Work to do:
Pick out every line of the entries below where "finishes" occurs, and copy those lines.

Data rows:
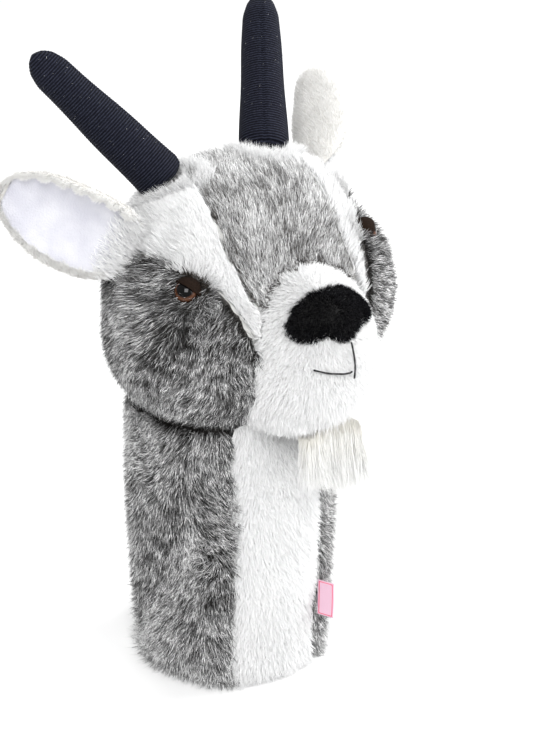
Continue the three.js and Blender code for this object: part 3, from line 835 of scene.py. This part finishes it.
def horn(name, side, material):
    base, up, facing = horn_frame(name)
    back = unit(np.cross(up, facing))
    heights = [-0.8, 1.5, 6, 35, 65, 90, 98, 103, 104.6, 105]
    radii = [9, 13.4, 14.8, 13.5, 12.2, 10.9, 8.6, 4.6, 1.4, 0.15]
    z = np.concatenate([np.arange(-0.8, 90, 0.4), 90 + 15 * np.sin(np.linspace(0, math.pi / 2, 28))])
    r = np.interp(z, heights, radii)
    for _ in range(6):
        r[1:-1] = 0.25 * r[:-2] + 0.5 * r[1:-1] + 0.25 * r[2:]
    turn = turns(64)
    rib = 0.14 * np.sin(2 * math.pi * z / RIB)[:, None]
    seam_turn = -math.pi / 2 * side
    off_seam = np.abs((turn - seam_turn + math.pi) % (2 * math.pi) - math.pi) * np.maximum(r, 1)[:, None]
    seam = -0.7 * np.exp(-((off_seam / 0.9) ** 2)) + 0.35 * np.exp(-(((off_seam - 2.0) / 0.9) ** 2))
    lump = 0.25 * np.sin(z / 9)[:, None] * np.sin(2 * turn + 1)[None]
    radius = np.maximum(r[:, None] + (rib + seam + lump) * np.clip(r / 6, 0, 1)[:, None], 0.05)
    points = (base + facing * (radius * np.cos(turn))[..., None] * MM
              + back * (radius * 1.03 * np.sin(turn))[..., None] * MM + up * (z * MM)[:, None, None])
    faces = grid_faces(len(z), len(turn), False, True)
    if np.cross(facing, back) @ up < 0:
        faces = faces[:, ::-1]
    mesh = make_mesh(f"horn_{name}_knit", points.reshape(-1, 3), faces)
    give(mesh, "along", np.repeat(z * MM, len(turn)))
    obj = add_object(f"horn_{name}_knit", mesh, f"horn_{name}", "horn_knit", material)
    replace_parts(obj, f"horn_sleeve_{name}", f"horn_fill_{name}")
    count = 260
    at = rng.integers(40, len(z) - 10, count)
    where = rng.integers(0, len(turn), count)
    roots = points[at, where]
    out = unit(roots - (base + up * (z[at] * MM)[:, None]))
    steps = unit(rng.normal(size=(count, 3, 3)) + out[:, None] * 0.2) * 0.0007
    add_strands(f"horn_{name}_lint", f"horn_{name}", "horn_knit", "grey", roots + out * 0.1 * MM, steps,
                0.12 * MM, rng.random(count), (1, 2, 2), taper=(1, 1, 0.6))


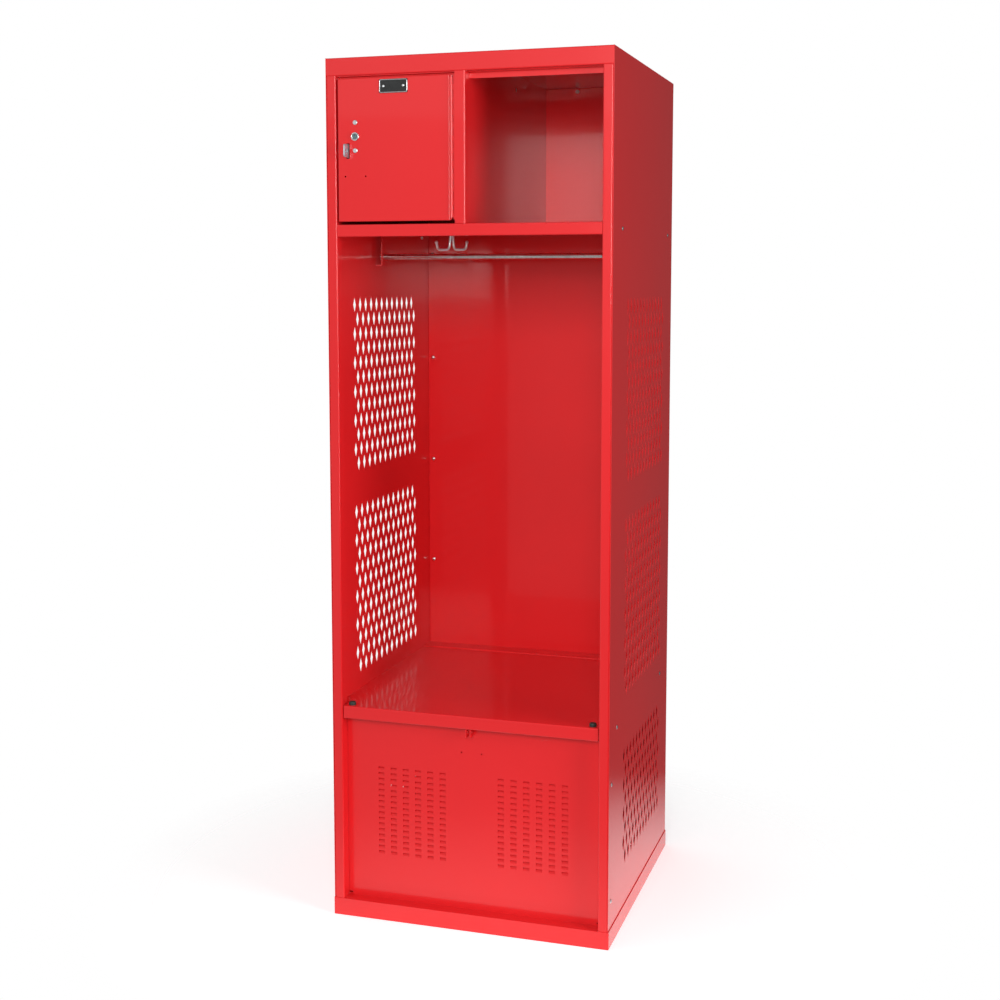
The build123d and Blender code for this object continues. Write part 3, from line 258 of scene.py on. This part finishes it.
# ---- added detail --------------------------------------------------------------------------
def bead(name, points, thick, material, body):
    """A closed round bead along the points, riding on a body."""
    curve = bpy.data.curves.new(name, "CURVE")
    curve.dimensions = "3D"
    curve.bevel_depth = thick
    curve.bevel_resolution = BEAD_ROUNDNESS
    spline = curve.splines.new("POLY")
    spline.points.add(len(points) - 1)
    for target, point in zip(spline.points, points):
        target.co = (*point, 1)
    spline.use_cyclic_u = True
    curve.materials.append(material)
    thing = bpy.data.objects.new(name, curve)
    bpy.context.scene.collection.objects.link(thing)
    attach(thing, body)


def turned(middle, radius, across, steps, start=0.0, turn=math.tau):
    """Points on an arc about a middle; across gives the two unit directions of its plane."""
    points = []
    for step in range(steps):
        angle = start + turn * step / steps
        points.append(Vector(middle) + Vector(across[0]) * (radius * math.cos(angle))
                      + Vector(across[1]) * (radius * math.sin(angle)))
    return points


def name_border():
    """Bare metal border round the blank name plate."""
    low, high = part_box("name_plate")
    x = (low[0] + BORDER_INSET + BORDER_ROUND, high[0] - BORDER_INSET - BORDER_ROUND)
    z = (low[2] + BORDER_INSET + BORDER_ROUND, high[2] - BORDER_INSET - BORDER_ROUND)
    points = []
    for quarter, (end_x, end_z) in enumerate(((1, 1), (0, 1), (0, 0), (1, 0))):
        middle = (x[end_x], low[1], z[end_z])
        points += turned(middle, BORDER_ROUND, ((1, 0, 0), (0, 0, 1)), CORNER_STEPS,
                         quarter * math.pi / 2, math.pi / 2)
    bead("name_border", points, BORDER_THICK, ZINC, DOOR)


def lock_bead():
    """Rounded rim on the ring of the lock."""
    case_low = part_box("lock_case")[0]
    plug_low, plug_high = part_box("lock_plug")
    middle = ((plug_low[0] + plug_high[0]) / 2, case_low[1] + LOCK_BEAD / 2,
              (plug_low[2] + plug_high[2]) / 2)
    radius = (plug_high[0] - plug_low[0]) / 2 + 2 * LOCK_BEAD
    bead("lock_bead", turned(middle, radius, ((1, 0, 0), (0, 0, 1)), CIRCLE_STEPS), LOCK_BEAD,
         CHROME, DOOR)


def bumper_lines():
    """Mould line round each rubber bumper."""
    low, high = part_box("lid_bumpers")
    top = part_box("seat_lid")[1][2]
    radius = (high[1] - low[1]) / 2
    middle_z = top + (high[2] - top) * BUMPER_LINE
    for name, middle_x in (("left", low[0] + radius), ("right", high[0] - radius)):
        middle = (middle_x, (low[1] + high[1]) / 2, middle_z)
        bead(f"{name}_bumper_line", turned(middle, radius, ((1, 0, 0), (0, 1, 0)), CIRCLE_STEPS),
             BUMPER_BEAD, RUBBER, LID)


# ---- stage ---------------------------------------------------------------------------------
def make_floor():
    """Pale floor under the locker that fades into the white backdrop."""
    mesh = bpy.data.meshes.new("floor")
    half = FLOOR_EDGE[1]
    mesh.from_pydata([(-half, -half, 0), (half, -half, 0), (half, half, 0), (-half, half, 0)],
                     [], [(0, 1, 2, 3)])
    floor = bpy.data.objects.new("floor", mesh)
    material, tree, shader = new_material("floor_paper")
    cloud = noise(tree, FLOOR_CLOUD, 3.0)
    stops = [(0.3, (0.86, 0.86, 0.87)), (0.7, (0.89, 0.89, 0.90))]
    tree.links.new(colours(tree, cloud, stops), shader.inputs["Base Color"])
    shader.inputs["Roughness"].default_value = FLOOR_ROUGHNESS
    shader.inputs["Specular IOR Level"].default_value = FLOOR_SHINE
    shader.inputs["Emission Color"].default_value = (1, 1, 1, 1)
    shader.inputs["Emission Strength"].default_value = FLOOR_GLOW
    place = add(tree, "ShaderNodeTexCoord")
    distance = add(tree, "ShaderNodeVectorMath", operation="LENGTH")
    tree.links.new(place.outputs["Object"], distance.inputs[0])
    fade = ramp(tree, distance.outputs["Value"], 1.0, 0.0, *FLOOR_EDGE)
    tree.links.new(fade, shader.inputs["Alpha"])
    mesh.materials.append(material)
    bpy.context.scene.collection.objects.link(floor)
    floor.location.z = -FLOOR_DROP


def area_light(name, place, target, size, power):
    """A rectangular lamp at a place, turned to a target."""
    data = bpy.data.lights.new(name, "AREA")
    data.shape = "RECTANGLE"
    data.size, data.size_y = size
    data.energy = power
    light = bpy.data.objects.new(name, data)
    light.location = place
    light.rotation_euler = (Vector(target) - Vector(place)).to_track_quat("-Z", "Y").to_euler()
    bpy.context.scene.collection.objects.link(light)


def make_world():
    """White backdrop; the room's light falls off from the left to the right."""
    world = bpy.data.worlds.new("studio")
    world.use_nodes = True
    tree = world.node_tree
    back = tree.nodes["Background"]
    place = add(tree, "ShaderNodeTexCoord")
    split = add(tree, "ShaderNodeSeparateXYZ")
    tree.links.new(place.outputs["Generated"], split.inputs["Vector"])
    room = ramp(tree, split.outputs["X"], *ROOM_LIGHT, *ROOM_TURN, curve="SMOOTHSTEP")
    path = add(tree, "ShaderNodeLightPath")
    mix = add(tree, "ShaderNodeMix", data_type="FLOAT")
    mix.inputs["B"].default_value = 1.0
    tree.links.new(path.outputs["Is Camera Ray"], mix.inputs["Factor"])
    tree.links.new(room, mix.inputs["A"])
    tree.links.new(mix.outputs["Result"], back.inputs["Strength"])
    back.inputs["Color"].default_value = (1, 1, 1, 1)
    bpy.context.scene.world = world


make_camera()
dress_cad()
name_border()
lock_bead()
bumper_lines()
make_floor()
make_world()
area_light("key", KEY_PLACE, KEY_TARGET, KEY_SIZE, KEY_POWER)
area_light("fill", FILL_PLACE, FILL_TARGET, FILL_SIZE, FILL_POWER)
area_light("sheen", SHEEN_PLACE, SHEEN_TARGET, SHEEN_SIZE, SHEEN_POWER)
bpy.context.scene.view_settings.view_transform = "Standard"
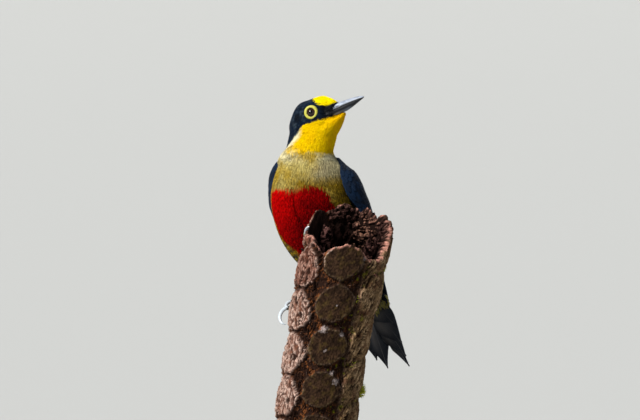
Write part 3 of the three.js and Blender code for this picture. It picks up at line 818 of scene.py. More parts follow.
def parting_angle(t):
    """Where the parting down the middle of the breast and belly lies, in degrees round the body."""
    return -4.2 + 1.2 * ease(0.55, 0.6, t) - 4 * ease(0.62, 0.68, t)


def marking(points):
    """The plumage's colour at points on the bird, and which kind of plumage it is. The markings are much
    alike on both sides, but most of the painted shade falls on the bird's left.
    """
    look = looks("plumage")
    x, _, z = to_head(points).T
    t, angle = BODY.locate(points)
    around = np.abs(angle)
    patches = noise(points, 5 * MM, 2)
    fine = noise(points, 1.6 * MM, 2)
    # Streaks for the painted sheen on the crown.
    slate = ease(0.5, 0.8, noise(points * (1, 1, 0.5), 1.3 * MM, 2))

    # How far a point is above the lower edge of the black mask and nape, in millimetres.
    mask_edge = -1.0 - 0.76 * np.maximum(0, -3 - x) + 2.6 * ease(12.4, 15.5, x)
    on_head = z - mask_edge
    on_body = (around - 117) * 0.25
    black_height = on_head + (on_body - on_head) * ease(0.16, 0.25, t)
    black = ease(-0.35, 0.35, black_height + (fine - 0.5) * 0.8)
    front = 1 - ease(0.13, 0.2, t)
    crown_edge = 5.4 + 0.078 * (13.7 - x) ** 2
    forehead = ease(-0.3, 0.3, z - crown_edge + (fine - 0.5) * 0.5) * front * ease(1.2, 2.2, x)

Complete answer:
Continue the three.js and Blender code for this object: part 3, from line 835 of scene.py. This part finishes it.
The build123d and Blender code for this object continues. Write part 3, from line 258 of scene.py on. This part finishes it.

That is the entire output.